El soldado les hizo una seña, mientras las puertas comenzaron a abrirse y los soldados permitían el paso libre a los tres jinetes. El barrio alto era completamente diferente a cualquier zona de la ciudad. Estaba dividido en inmensas haciendas, con jardines, palacios y zonas de siervos. Todas ellas cerradas con su muro, aunque algunos parecían pequeñas murallas. Se podían ver las copas de árboles de todo tipo tras los cerramientos de piedra y ladrillo, acabados con vergas y picas de hierro. La mayoría eran viviendas, de los grandes nobles y generales del imperio, aunque también se encontraba el gran templo de Rhetahl, con la residencia del sumo sacerdote, el líder espiritual del culto imperial. El complejo del gran templo, tenía construcciones para las viviendas de los sacerdotes menores, para los siervos de estos y para la guardia del templo. También debía tener almacenes para las ofrendas y para los lujos de los sacerdotes, así como jardines y fuentes. Pero hoy no iría a rezar por el dios, el prefecto espoleó su montura para recorrer la gran calle hasta las puertas de la ciudadela imperial, donde el soldado debería usar otra vez su pase.
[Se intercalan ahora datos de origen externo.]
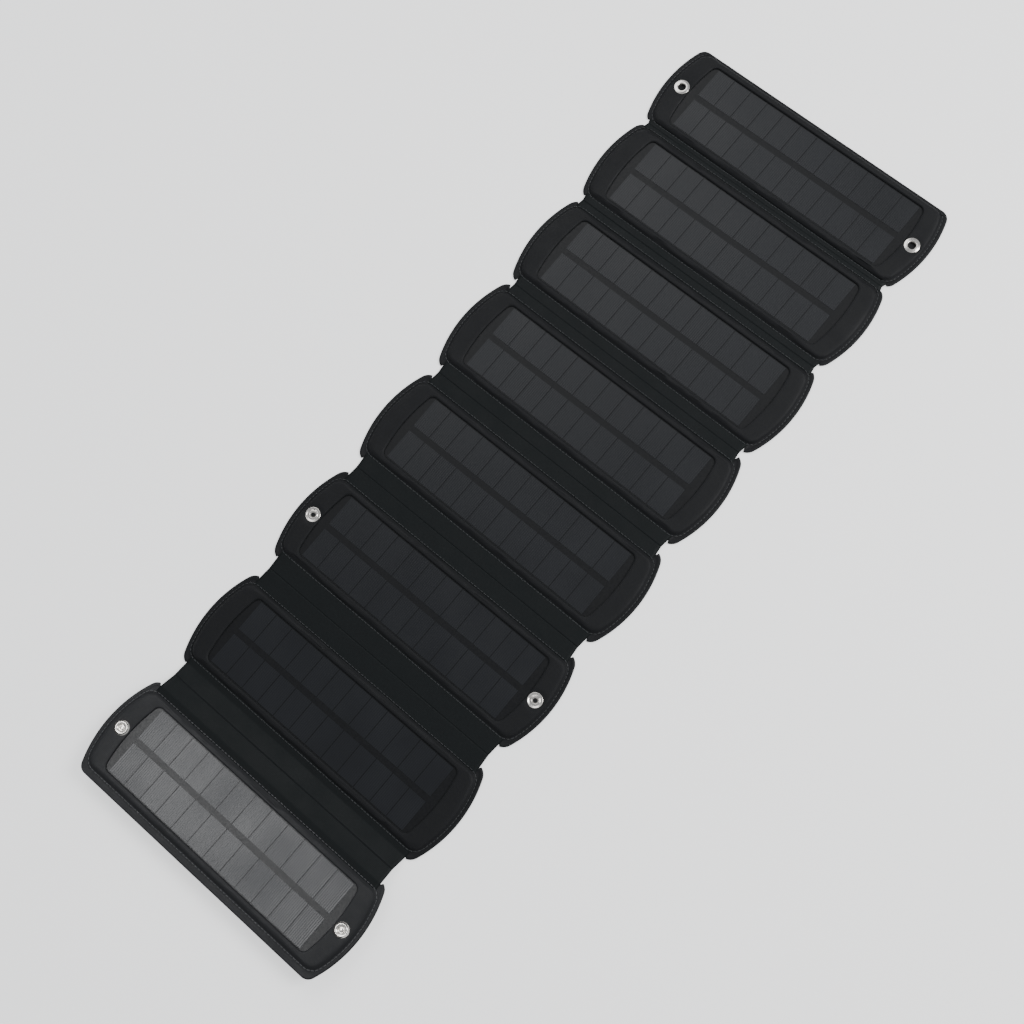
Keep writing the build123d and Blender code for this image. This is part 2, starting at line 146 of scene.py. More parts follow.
class BlanketClothSettings(bpy.types.PropertyGroup):
    """Padded covers and cloth hinges, in millimetres"""

    lobe_half_length: size("Lobe half length", "Panel centre to the tip of its rounded end", 126.6)
    lobe_radius: size("Lobe radius", "Radius of the rounded ends", 100.0)
    border_inset: size("Border inset", "Cloth edge to the padded border", 4.4)
    border_half_width: size("Border half width", "Half width of the padded border across a panel", 36.0)
    window_half_length: size("Window half length", "Half the visible film along a panel", 105.5)
    window_half_width: size("Window half width", "Half the visible film across a panel", 30.0)
    pad_height: size("Pad height", "Top of the padded border over the back face", 3.3)
    hem_height: size("Hem height", "Crown of the folded hem over the back face", 1.6)
    pucker: size("Pucker", "Height of the ripples that the stitching pulls in the pad", 0.34)
    stitch_pitch: size("Stitch pitch", "Distance from one stitch to the next", 3.2)
    thread_radius: size("Thread radius", "Radius of the sewing thread", 0.34)
    thread_spacing: size("Thread spacing", "Distance between the yarns of the weave", 0.55)
    cloth_colour: colour("Cover cloth", "sRGB hex of the coated cover cloth", "131416")
    hinge_colour: colour("Hinge cloth", "sRGB hex of the hinge cloth", "0f1314")
    thread_colour: colour("Thread", "sRGB hex of the sewing thread", "1f2124")


class BlanketFilmSettings(bpy.types.PropertyGroup):
    """Embossed film and cells"""

    rib_pitch: size("Rib pitch", "Distance between the fine ribs embossed in the film, mm", 1.64)
    film_colour: colour("Cell film", "sRGB hex of a cell under the film", "16181c")
    gap_colour: colour("Backing", "sRGB hex of the sheet between the cells", "0e0f11")


class BlanketMetalSettings(bpy.types.PropertyGroup):
    """Eyelets, snaps and the output box"""

    nickel_colour: colour("Nickel", "sRGB hex of the nickel plate", "dedad4")
    box_colour: colour("Box plastic", "sRGB hex of the moulded box", "232425")


class BlanketStageSettings(bpy.types.PropertyGroup):
    """Floor, lights and camera"""

    floor_colour: colour("Floor", "sRGB hex of the floor", "f0f0f0")
    floor_glow: size("Floor glow", "Strength of the light through the paper floor", 0.9)
    camera_place: FloatVectorProperty(
        name="Camera", description="Camera position, mm", default=(280.16, -138.86, 1109.86), size=3,
    )
    camera_turn: FloatVectorProperty(
        name="Camera turn", description="Camera rotation about X, Y and Z, degrees",
        default=(13.552, 6.717, 40.264), size=3,
    )
    camera_lens: size("Lens", "Focal length on a 36 mm sensor, mm", 53.087)
    sky: size("Sky", "Strength of the even light from all round", 0.5)
    key: size("Key softbox", "Power of the softbox behind the free end, W", 26.0)
    fill: size("Fill softbox", "Power of the softbox on the -X side, W", 10.0)
    sheen_light: size("Rim softbox", "Power of the softbox that glances off the last panel, W", 16.0)


# ---- materials ----
def linear(text):
    """sRGB hex to linear RGBA."""
    channels = [int(text[i:i + 2], 16) / 255 for i in (0, 2, 4)]
    curve = [c / 12.92 if c <= 0.04045 else ((c + 0.055) / 1.055) ** 2.4 for c in channels]
    return (*curve, 1.0)


def add(tree, kind, links=None, values=None, **settings):
    """Adds a node, with its settings, its sockets' own values and the links into it."""
    node = tree.nodes.new(kind)
    for key, value in settings.items():
        setattr(node, key, value)
    for key, value in (values or {}).items():
        node.inputs[key].default_value = value
    for key, output in (links or {}).items():
        tree.links.new(output, node.inputs[key])
    return node


def new_material(name, **shader):
    """Empty material with a principled shader; returns it, its tree and the shader."""
    material = bpy.data.materials.new(name)
    material.use_nodes = True
    tree = material.node_tree
    surface = tree.nodes["Principled BSDF"]
    for key, value in shader.items():
        surface.inputs[key.replace("_", " ")].default_value = value
    return material, tree, surface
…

Al igual que a las puertas del barrio alto, en la puerta de la ciudadela, lo que llevaba en la mano el soldado, les permitió el paso sin problemas. Los primeros edificios que había cruzadas las puertas eran los cuarteles de la guardia y los de los siervos. Una vez pasados estos, se entraban en los jardines, desde los que ya se observaba el gran palacio, una construcción de tres alturas, escalonada, con arquerías en pasillos exteriores y grandes terrazas. La entrada principal era una gran escalinata, donde ya esperaban varios criados, para hacerse cargo de los caballos, así como un hombre delgado, vestido con ropas livianas de un blanco absoluto, con un turbante como el del prefecto, que mantenía todo el cabello tapado. Los ojos eran claros, el rostro chupado, con un gesto serio, con una perilla corta, de pelo negro con canas.

-   Prefecto de Lhimoner, su excelencia le espera con ansias -dijo el hombre de blanco, cuando el prefecto y sus compañeros se apearon de sus monturas, bajando los peldaños-. Por favor, seguidme, os espera en el salón de los nenúfares.

-   Gran chambelán Rhissue, el placer siempre es mío -devolvió el saludo el prefecto, con una ligera reverencia, pero el hombre delgado ya avanzaba hacia el arco de entrada.

El prefecto le hizo un gesto a Fhahl de que no hablase y le siguiese. En palacio, lo mejor sería que solo hablase él, por algo era un oficial y no un sargento.